Não obstante a isso, é necessário salientar que independentemente de os elementos e a identidade das normas se colidam, os conteúdos variam de uma para a outra.

 

Primeiramente, a BJR fica limitada a decisões com objetivos negociais, portanto, qualquer conduta que não se limite a isso e gere prejuízos à sociedade, não pode ser protegida pela BJR, deixando o agente passível de responsabilização. Por sua vez, o regramento brasileiro não se obsta a isso, em simples leitura do artigo 159 da LSA, fica evidente que se trata de ato de gestão, por questões lógicas a exclusão da responsabilidade também trata disso. Com isso, a exclusão de responsabilidade não fica limitada apenas a decisões negociais, mas sim a atos de gestão como um todo, de maneira ampla.

 

Por conseguinte, existe mais um elemento que se diferencia dentre estes institutos, sendo estes os elementos da diligência e da boa-fé.

 

No entendimento norte-americano, a diligência interna à BJR faz referência a negligencia grave, ou seja, fica afastado o instituto a partir do momento que comprovado que o agente tomou a conduta de maneira imprudente, indiferente ou em deliberado desrespeito para com os acionistas. Já no entendimento brasileiro, não é possível vislumbrar tamanha especialidade, bastando que o administrador tenha agido de maneira cuidadosa como a qual qualquer outro administrador procederia.

 

Já quanto à boa-fé, nos Estados Unidos é entendimento consolidado de que o administrador não pode ter ferido algum dos deveres, nem ter gerado os prejuízos de maneira intencional.

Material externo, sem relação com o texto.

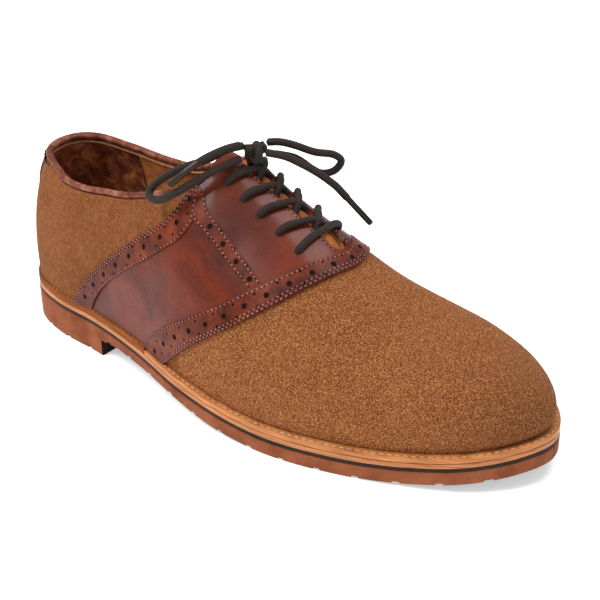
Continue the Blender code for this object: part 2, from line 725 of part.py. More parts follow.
# Lace across the throat: a cross from each pair of holes to the next, fused
def tube_mesh(points, radius, turn, sides=6):
    """Rings of points round a path, with flat ends."""
    p = [np.array(q, float) for q in points]
    verts, faces = [], []
    up = np.array([0.0, 0.0, 1.0])
    for i, q in enumerate(p):
        along = p[min(i + 1, len(p) - 1)] - p[max(i - 1, 0)]
        along = along / np.linalg.norm(along)
        across = np.cross(along, up)
        across = across / np.linalg.norm(across)
        rise = np.cross(across, along)
        for j in range(sides):
            a = 2 * pi * (j + turn) / sides
            verts.append(place(q + radius * (across * cos(a) + rise * sin(a))))
    for i in range(len(p) - 1):
        for j in range(sides):
            k = (j + 1) % sides
            faces.append((sides * i + j, sides * i + k, sides * (i + 1) + k, sides * (i + 1) + j))
    faces.append(tuple(range(sides)))
    faces.append(tuple(sides * (len(p) - 1) + j for j in reversed(range(sides))))
    return verts, faces


RADIUS = 0.5 * LACE_THICK
REST = SEAM + SADDLE + SEAM + RADIUS      # the lace's centre over the upper's surface


END_APART = -0.25 * LACE_THICK / LENGTH   # a run's two ends stand off the middle of their holes


def crossing(x0, side0, x1, lift):
    """From a hole at one side, over the crown, to a hole at the other side."""
    points = []
    for i in range(9):
        u = i / 8
        x = x0 + (x1 - x0) * u + END_APART * (1 - 2 * u)
        side = side0 if u < 0.5 else -side0
        t = EYELET_HEIGHT + (1 - EYELET_HEIGHT) * (1 - abs(2 * u - 1))
        points.append(shell(x, side, min(t, 1.0), REST + lift * sin(pi * u) ** 2))
    middle = 0.5 * (x0 + x1)
    points[4] = (shell(middle, -1, 1.0, REST + lift) + shell(middle, 1, 1.0, REST + lift)) / 2
    return points


pieces = [crossing(EYELET_ROWS[0], -1, EYELET_ROWS[0], 0.0)]
for first, second in zip(EYELET_ROWS, EYELET_ROWS[1:]):
    pieces.append(crossing(first, -1, second, 0.0))
    pieces.append(crossing(first, 1, second, 0.22 * LACE_THICK))
main = None
for i, points in enumerate(pieces):
    verts, faces = tube_mesh(points, RADIUS * (1 + 0.004 * i), 0.17 * (i % 3))
    piece = body("lace_crossings" if i == 0 else "lace_run_%d" % i, verts, faces, LACE)
    if i == 0:
        main = piece
        continue
    piece.hide_render = True
    piece.display_type = "WIRE"
    join = main.modifiers.new("join_%d" % i, "BOOLEAN")
    join.operation = "UNION"
    join.solver = "EXACT"
    join.object = piece

# The bow: knot, two loops and two ends with stiff tips. Its points are shares of
# the length from the back of the heel, of the ball's width, and of the instep's height.
KNOT = (0.4761, 0.0000, 1.0348)
LOOP_LATERAL = (
    (0.4620, -0.0348, 1.0478), (0.4479, -0.1014, 1.0400), (0.4279, -0.1691, 1.0061),
    (0.3977, -0.2415, 0.9722), (0.3715, -0.2976, 0.9235), (0.3607, -0.3333, 0.8852),
    (0.3659, -0.3614, 0.8652), (0.3856, -0.3652, 0.8643), (0.4092, -0.3343, 0.8991),
    (0.4361, -0.2628, 0.9530), (0.4564, -0.1739, 0.9930), (0.4689, -0.0821, 1.0087),
)
LOOP_MEDIAL = (
    (0.4836, 0.0599, 1.0487), (0.4984, 0.0986, 1.0470), (0.5148, 0.1459, 1.0278),
    (0.5361, 0.2048, 0.9957), (0.5564, 0.2618, 0.9809), (0.5659, 0.2889, 0.9504),
    (0.5587, 0.2676, 0.9104), (0.5449, 0.2300, 0.9000), (0.5338, 0.1990, 0.9200),
    (0.5148, 0.1459, 0.9730), (0.4928, 0.0821, 0.9974),
)
END_LATERAL = (
    (0.4656, -0.0696, 1.0626), (0.4541, -0.1353, 1.0565), (0.4410, -0.2242, 1.0365),
    (0.4252, -0.2879, 0.9957), (0.4052, -0.3459, 0.9374),
)
END_MEDIAL = (
    (0.4952, 0.0087, 1.0261), (0.5187, 0.0522, 1.0113), (0.5390, 0.0889, 0.9826),
    (0.5613, 0.1275, 0.9443), (0.5820, 0.1643, 0.8974), (0.5925, 0.1836, 0.8635),
    (0.6111, 0.2164, 0.7983), (0.6315, 0.2512, 0.7287),
)


def bow_point(shares):
    return np.array([shares[0] * LENGTH, shares[1] * BALL_WIDTH, shares[2] * INSTEP_HEIGHT])


def smooth_route(points, step):
    """Points at an even step along a smooth curve through the route's own."""
    p = [bow_point(q) for q in points]
    p = [2 * p[0] - p[1]] + p + [2 * p[-1] - p[-2]]
    fine = []
    for i in range(1, len(p) - 2):
        for u in np.linspace(0, 1, 12, endpoint=False):
            a, b, c, d = p[i - 1], p[i], p[i + 1], p[i + 2]
            fine.append(0.5 * (2 * b + (c - a) * u + (2 * a - 5 * b + 4 * c - d) * u**2
                               + (3 * b - a - 3 * c + d) * u**3))
    fine.append(p[-2])
    fine = np.array(fine)
    run = np.concatenate([[0.0], np.cumsum(np.linalg.norm(np.diff(fine, axis=0), axis=1))])
    count = max(int(round(run[-1] / step)), 2)
    at = np.linspace(0, run[-1], count + 1)
    return np.stack([np.interp(at, run, fine[:, k]) for k in range(3)], 1)


def cord_tube(name, points, thick):
    curve = bpy.data.curves.new(name, "CURVE")
    curve.dimensions = "3D"
    curve.bevel_depth = 0.5 * thick
    curve.bevel_resolution = 2
    curve.use_fill_caps = True
    spline = curve.splines.new("POLY")
    spline.points.add(len(points) - 1)
    for i, q in enumerate(points):
        spline.points[i].co = (*place(q), 1.0)
    curve.materials.append(LACE)
    thing = bpy.data.objects.new(name, curve)
    bpy.context.scene.collection.objects.link(thing)
    return thing


cord_tube("lace_loop_lateral", smooth_route(LOOP_LATERAL, 2 * LACE_THICK), LACE_THICK)
cord_tube("lace_loop_medial", smooth_route(LOOP_MEDIAL, 2 * LACE_THICK), LACE_THICK)
for tag, route in (("lateral", END_LATERAL), ("medial", END_MEDIAL)):
    line = smooth_route(route, 0.28 * LACE_THICK)
    whole = len(line) - 1
    step = np.linalg.norm(line[1] - line[0])
    tip = int(round(AGLET_LENGTH / step))
    part = line[:whole - tip + 1]
    count = max(3, int(len(part) * step / (2 * LACE_THICK)) + 1)
    picked = [part[int(round(i))] for i in np.linspace(0, len(part) - 1, count)]
    cord_tube("lace_end_" + tag, picked, LACE_THICK)
    ahead = line[whole] - part[-1]
    start = part[-1] + ahead / np.linalg.norm(ahead) * GAP * 1.5
    cord_tube("aglet_" + tag, [start, 0.5 * (start + line[whole]), line[whole]], 0.82 * LACE_THICK)

bm = bmesh.new()
bmesh.ops.create_uvsphere(bm, u_segments=12, v_segments=8, radius=0.5)
mesh = bpy.data.meshes.new("lace_knot")
bm.to_mesh(mesh)
bm.free()
for v in mesh.vertices:
    v.co.x *= KNOT_SIZE
    v.co.y *= 0.95 * KNOT_SIZE
    v.co.z *= 0.80 * KNOT_SIZE
mesh.materials.append(LACE)
mesh.shade_smooth()
knot = bpy.data.objects.new("lace_knot", mesh)
knot.location = place(bow_point(KNOT))
bpy.context.scene.collection.objects.link(knot)
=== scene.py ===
"""Looks of the saddle shoe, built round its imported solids.

Every surface lies on the same form as the solids: a station x along the shoe,
a side (-1 lateral, +1 medial) and a share t from the feather edge (0) to the
crown (1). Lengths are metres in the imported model's frame.
"""
from math import cos, pi, radians, sin, sqrt

import bpy
import numpy as np
from mathutils import Matrix, Vector


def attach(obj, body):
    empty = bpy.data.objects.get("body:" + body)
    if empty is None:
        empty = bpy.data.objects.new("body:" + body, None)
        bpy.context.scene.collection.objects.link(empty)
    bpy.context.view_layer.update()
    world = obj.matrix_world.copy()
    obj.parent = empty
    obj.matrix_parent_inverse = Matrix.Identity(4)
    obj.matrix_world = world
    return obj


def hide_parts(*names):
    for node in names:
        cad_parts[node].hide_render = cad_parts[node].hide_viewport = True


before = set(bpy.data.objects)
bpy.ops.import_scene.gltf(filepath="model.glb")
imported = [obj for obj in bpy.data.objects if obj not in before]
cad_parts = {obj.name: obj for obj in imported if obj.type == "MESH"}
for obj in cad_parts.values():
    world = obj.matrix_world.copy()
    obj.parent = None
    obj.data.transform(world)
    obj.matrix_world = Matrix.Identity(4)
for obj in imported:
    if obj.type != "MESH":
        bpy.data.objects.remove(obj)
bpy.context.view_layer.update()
LATERAL_SIDE, MEDIAL_SIDE = -1, 1
BOTH = (LATERAL_SIDE, MEDIAL_SIDE)

# Sizes, as in the solids
LENGTH = 0.305
HEEL_WIDTH, WAIST_WIDTH, BALL_WIDTH, TOE_WIDTH = 0.0775, 0.085, 0.1035, 0.0905
OUTSOLE, RUBBER_LINE, MIDSOLE, WELT = 0.0072, 0.0012, 0.0028, 0.0028
STACK = OUTSOLE + RUBBER_LINE + MIDSOLE + WELT
HEEL_LIFT, TOE_SPRING = 0.0098, 0.0085
LEDGE, BULGE, WALL, GAP, HEEL_LEAN = 0.0036, 0.0030, 0.0022, 0.0003, 0.0021
BACK_HEIGHT, INSTEP_HEIGHT, BALL_HEIGHT, TOE_HEIGHT = 0.0945, 0.1150, 0.0680, 0.0530
HEEL_BREAST, WELT_START, WELT_WIDTH = 0.235, 0.362, 0.0080
BINDING, BINDING_WIDTH = 0.0034, 0.0042
LACE_THICK = 0.0036
GROOVE, GROOVE_DEPTH, GROOVE_PITCH = 0.0028, 0.0016, 0.0175
THROAT_GAP_TOP, THROAT_GAP_LOW, FACING_TOP, THROAT_END = 0.0090, 0.0085, 0.445, 0.635
HEEL_FAN, TOE_FAN, FAN_BLEND, TIP_SHARE = 0.150, 0.810, 0.080, 0.060

# Heights above the suede: the leathers laid on it
SADDLE_LOW, SADDLE_TOP = 0.0001, 0.0010
BAND_LOW, BAND_TOP = 0.00108, 0.00155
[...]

Por outro lado, no Brasil, o padrão de conduta exige a boa-fé objetiva, muito mais próximo dos deveres de diligência.

 

Isto tudo quer dizer que, em síntese, ambos os institutos tem o mesmo objeto, dispensar a responsabilização do administrador que agiu conforme os deveres a ele impostos, mas mesmo assim causou danos a companhia que administra. Não obstante façam isso de maneiras desparelhas.

 

A regra americana, vistos os elementos, produz em seus efeitos a presunção de um administrador que não foi o responsável pelas perdas, por isso não existe revisão judicial. Já no Brasil, a norma cria uma excludente de responsabilidade, ou seja, o administrador é considerado culpado pelas perdas, entretanto, por ter agido conforme o esperado, cumprindo os requisitos apresentados, bem como agido diligentemente, fica afastada a possibilidade de responsabilização.

 

Com isso, fica claro que ambas servem para valorizar os atos de gestão, frente à revisão judicial, bem como para isentar o administrador probo e de boa-fé que gerou prejuízos à companhia. Com a diferença de que normativa brasileira afasta a ilicitude do ato, já a BJR americana, como efeito, presume a licitude.